* TASK PROMPT
Set down the whole listing verbatim.

* A run of records
+--
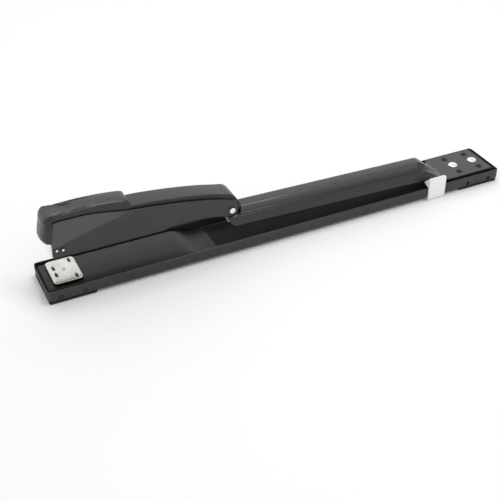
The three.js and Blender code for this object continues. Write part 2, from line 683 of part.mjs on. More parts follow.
const PARTS = [
  ['base_channel', 'base_paint', baseChannel()],
  ['front_platform', 'base_paint', frontPlatform()],
  ['front_foot', 'foot_plastic', frontFoot()],
  ['rear_foot', 'foot_plastic', rearFoot()],
  ['rear_bracket', 'spring_steel', rearBracket()],
  ['arm_tongue', 'arm_paint', armTongue()],
  ['tongue_rivet_front', 'plated_steel', tongueRivet(RIVET.xs[0])],
  ['tongue_rivet_rear', 'plated_steel', tongueRivet(RIVET.xs[1])],
  ...SCREW_PLACES.map(([x, y], i) => [`tongue_screw_${i + 1}`, 'dark_screw', tongueScrew(x, y)]),
  ['anvil_plate', 'plated_steel', anvilPlate()],
  ['anvil_stem', 'plated_steel', anvilStem()],
  ['anvil_spring', 'spring_steel', anvilSpring()],
  ['long_arm', 'arm_paint', longArm()],
  ['hinge_bracket', 'spring_steel', hingeBracket()],
  ['head_housing', 'arm_paint', headHousing()],
  ['nose_plate', 'plated_steel', nosePlate()],
  ...HOUSING_RIVET_PLACES.map(([place, side], i) => [
    `housing_rivet_${i + 1}`, 'plated_steel', housingRivet(place, side),
  ]),
  ['magazine', 'spring_steel', magazine()],
  ['staple_strip', 'plated_steel', stapleStrip()],
  ['follower', 'spring_steel', follower()],
  ['follower_spring', 'spring_steel', followerSpring()],
  ['guide_rod', 'spring_steel', guideRod()],
  ['pivot_pin', 'plated_steel', pivotPin()],
  ['return_spring', 'spring_steel', returnSpring()],
  ['lever', 'arm_paint', lever()],
  ['driver_blade', 'plated_steel', driverBlade()],
  ['cap', 'cap_plastic', cap()],
  ['paper_stop', 'stop_plastic', paperStop()],
];

const stapler = new THREE.Group();
stapler.name = 'long_reach_stapler';
for (const [name, materialName, solid] of PARTS) {
  const mesh = new THREE.Mesh(geometryOf(solid), new THREE.MeshStandardMaterial(MATERIALS[materialName]));
  mesh.name = name;
  mesh.material.name = materialName;
  stapler.add(mesh);
}

export default stapler;
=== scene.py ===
import math

import bmesh
import bpy
import numpy as np
from mathutils import Euler, Matrix, Vector


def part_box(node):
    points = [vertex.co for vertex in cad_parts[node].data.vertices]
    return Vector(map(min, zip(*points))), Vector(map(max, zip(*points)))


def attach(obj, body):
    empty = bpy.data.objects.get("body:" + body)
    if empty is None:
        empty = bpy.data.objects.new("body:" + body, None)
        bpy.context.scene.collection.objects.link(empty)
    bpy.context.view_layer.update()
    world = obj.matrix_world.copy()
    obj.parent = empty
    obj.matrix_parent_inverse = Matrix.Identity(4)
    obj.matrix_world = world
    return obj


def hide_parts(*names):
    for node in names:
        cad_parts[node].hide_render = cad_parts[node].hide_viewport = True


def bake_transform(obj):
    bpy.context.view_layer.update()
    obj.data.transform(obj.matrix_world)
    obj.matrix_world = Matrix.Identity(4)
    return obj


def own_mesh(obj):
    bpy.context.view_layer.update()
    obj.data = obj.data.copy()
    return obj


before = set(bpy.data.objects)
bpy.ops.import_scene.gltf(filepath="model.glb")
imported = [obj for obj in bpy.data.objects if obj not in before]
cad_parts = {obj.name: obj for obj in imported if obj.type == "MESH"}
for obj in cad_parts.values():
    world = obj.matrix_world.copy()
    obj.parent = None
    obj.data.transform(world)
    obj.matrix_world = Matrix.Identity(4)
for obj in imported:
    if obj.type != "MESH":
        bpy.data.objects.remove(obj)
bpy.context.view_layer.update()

# Everything below is written in millimetres, in the frame of the CAD model, and scaled once on the way in.
MM = 0.001


def box_mm(node):
    """Lowest and highest corner of a CAD node in millimetres."""
    low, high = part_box(node)
    return low / MM, high / MM


def middle(node):
    """Centre of a CAD node in millimetres."""
    low, high = box_mm(node)
    return (low + high) / 2


BASE_LOW, BASE_HIGH = box_mm("base_channel")
PLATFORM_LOW, PLATFORM_HIGH = box_mm("front_platform")
ANVIL_LOW, ANVIL_HIGH = box_mm("anvil_plate")
ARM_LOW, ARM_HIGH = box_mm("long_arm")
HOUSING_HIGH = box_mm("head_housing")[1]
LEVER_HIGH = box_mm("lever")[1]
TONGUE_HIGH = box_mm("arm_tongue")[1]
STOP_LOW, STOP_HIGH = box_mm("paper_stop")
PIN_HALF = box_mm("pivot_pin")[1].y
PIVOT = middle("pivot_pin")
SHEET = 1.2
FLOOR_TOP = BASE_LOW.z + SHEET
SIDES = ((-1, "-y"), (1, "y"))


# ---------------------------------------------------------------- curves

def smoothstep(value, low, high):
    """Rises smoothly from 0 at low to 1 at high."""
    t = min(max((value - low) / (high - low), 0.0), 1.0)
    return t * t * (3 - 2 * t)


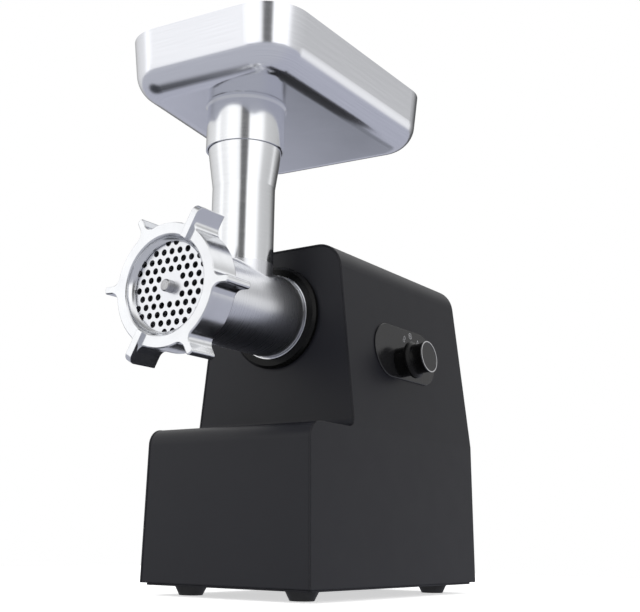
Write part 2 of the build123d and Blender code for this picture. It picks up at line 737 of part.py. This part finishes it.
+--
* SOLVED EXERCISE
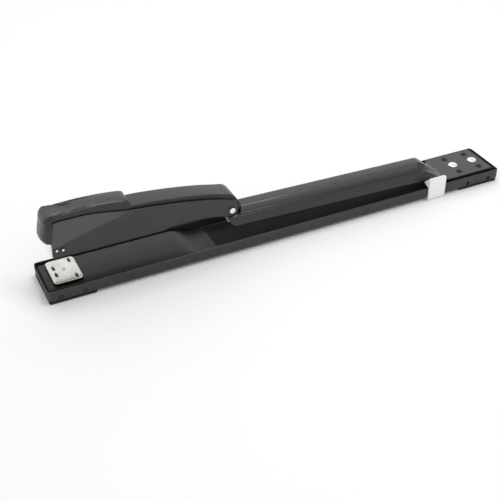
The three.js and Blender code for this object continues. Write part 2, from line 683 of part.mjs on. More parts follow.
const PARTS = [
  ['base_channel', 'base_paint', baseChannel()],
  ['front_platform', 'base_paint', frontPlatform()],
  ['front_foot', 'foot_plastic', frontFoot()],
  ['rear_foot', 'foot_plastic', rearFoot()],
  ['rear_bracket', 'spring_steel', rearBracket()],
  ['arm_tongue', 'arm_paint', armTongue()],
  ['tongue_rivet_front', 'plated_steel', tongueRivet(RIVET.xs[0])],
  ['tongue_rivet_rear', 'plated_steel', tongueRivet(RIVET.xs[1])],
  ...SCREW_PLACES.map(([x, y], i) => [`tongue_screw_${i + 1}`, 'dark_screw', tongueScrew(x, y)]),
  ['anvil_plate', 'plated_steel', anvilPlate()],
  ['anvil_stem', 'plated_steel', anvilStem()],
  ['anvil_spring', 'spring_steel', anvilSpring()],
  ['long_arm', 'arm_paint', longArm()],
  ['hinge_bracket', 'spring_steel', hingeBracket()],
  ['head_housing', 'arm_paint', headHousing()],
  ['nose_plate', 'plated_steel', nosePlate()],
  ...HOUSING_RIVET_PLACES.map(([place, side], i) => [
    `housing_rivet_${i + 1}`, 'plated_steel', housingRivet(place, side),
  ]),
  ['magazine', 'spring_steel', magazine()],
  ['staple_strip', 'plated_steel', stapleStrip()],
  ['follower', 'spring_steel', follower()],
  ['follower_spring', 'spring_steel', followerSpring()],
  ['guide_rod', 'spring_steel', guideRod()],
  ['pivot_pin', 'plated_steel', pivotPin()],
  ['return_spring', 'spring_steel', returnSpring()],
  ['lever', 'arm_paint', lever()],
  ['driver_blade', 'plated_steel', driverBlade()],
  ['cap', 'cap_plastic', cap()],
  ['paper_stop', 'stop_plastic', paperStop()],
];

const stapler = new THREE.Group();
stapler.name = 'long_reach_stapler';
for (const [name, materialName, solid] of PARTS) {
  const mesh = new THREE.Mesh(geometryOf(solid), new THREE.MeshStandardMaterial(MATERIALS[materialName]));
  mesh.name = name;
  mesh.material.name = materialName;
  stapler.add(mesh);
}

export default stapler;
=== scene.py ===
import math

import bmesh
import bpy
import numpy as np
from mathutils import Euler, Matrix, Vector


def part_box(node):
    points = [vertex.co for vertex in cad_parts[node].data.vertices]
    return Vector(map(min, zip(*points))), Vector(map(max, zip(*points)))


def attach(obj, body):
    empty = bpy.data.objects.get("body:" + body)
    if empty is None:
        empty = bpy.data.objects.new("body:" + body, None)
        bpy.context.scene.collection.objects.link(empty)
    bpy.context.view_layer.update()
    world = obj.matrix_world.copy()
    obj.parent = empty
    obj.matrix_parent_inverse = Matrix.Identity(4)
    obj.matrix_world = world
    return obj


def hide_parts(*names):
    for node in names:
        cad_parts[node].hide_render = cad_parts[node].hide_viewport = True


def bake_transform(obj):
    bpy.context.view_layer.update()
    obj.data.transform(obj.matrix_world)
    obj.matrix_world = Matrix.Identity(4)
    return obj


def own_mesh(obj):
    bpy.context.view_layer.update()
    obj.data = obj.data.copy()
    return obj


before = set(bpy.data.objects)
bpy.ops.import_scene.gltf(filepath="model.glb")
imported = [obj for obj in bpy.data.objects if obj not in before]
cad_parts = {obj.name: obj for obj in imported if obj.type == "MESH"}
for obj in cad_parts.values():
    world = obj.matrix_world.copy()
    obj.parent = None
    obj.data.transform(world)
    obj.matrix_world = Matrix.Identity(4)
for obj in imported:
    if obj.type != "MESH":
        bpy.data.objects.remove(obj)
bpy.context.view_layer.update()

# Everything below is written in millimetres, in the frame of the CAD model, and scaled once on the way in.
MM = 0.001


def box_mm(node):
    """Lowest and highest corner of a CAD node in millimetres."""
    low, high = part_box(node)
    return low / MM, high / MM


def middle(node):
    """Centre of a CAD node in millimetres."""
    low, high = box_mm(node)
    return (low + high) / 2


BASE_LOW, BASE_HIGH = box_mm("base_channel")
PLATFORM_LOW, PLATFORM_HIGH = box_mm("front_platform")
ANVIL_LOW, ANVIL_HIGH = box_mm("anvil_plate")
ARM_LOW, ARM_HIGH = box_mm("long_arm")
HOUSING_HIGH = box_mm("head_housing")[1]
LEVER_HIGH = box_mm("lever")[1]
TONGUE_HIGH = box_mm("arm_tongue")[1]
STOP_LOW, STOP_HIGH = box_mm("paper_stop")
PIN_HALF = box_mm("pivot_pin")[1].y
PIVOT = middle("pivot_pin")
SHEET = 1.2
FLOOR_TOP = BASE_LOW.z + SHEET
SIDES = ((-1, "-y"), (1, "y"))


# ---------------------------------------------------------------- curves

def smoothstep(value, low, high):
    """Rises smoothly from 0 at low to 1 at high."""
    t = min(max((value - low) / (high - low), 0.0), 1.0)
    return t * t * (3 - 2 * t)


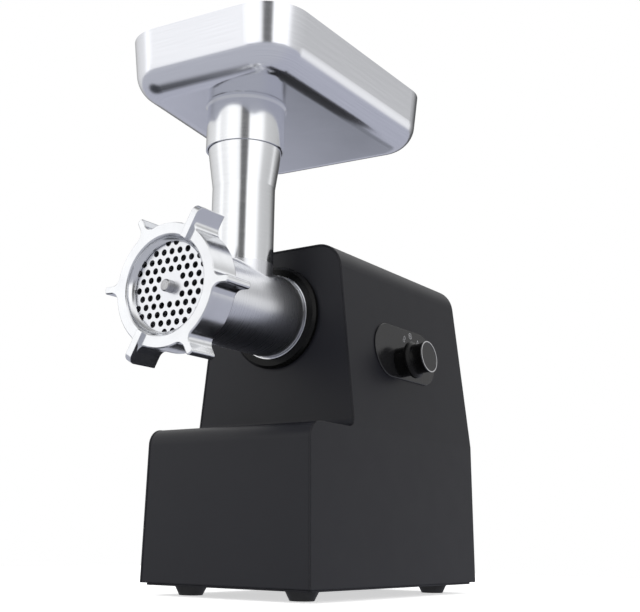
Write part 2 of the build123d and Blender code for this picture. It picks up at line 737 of part.py. This part finishes it.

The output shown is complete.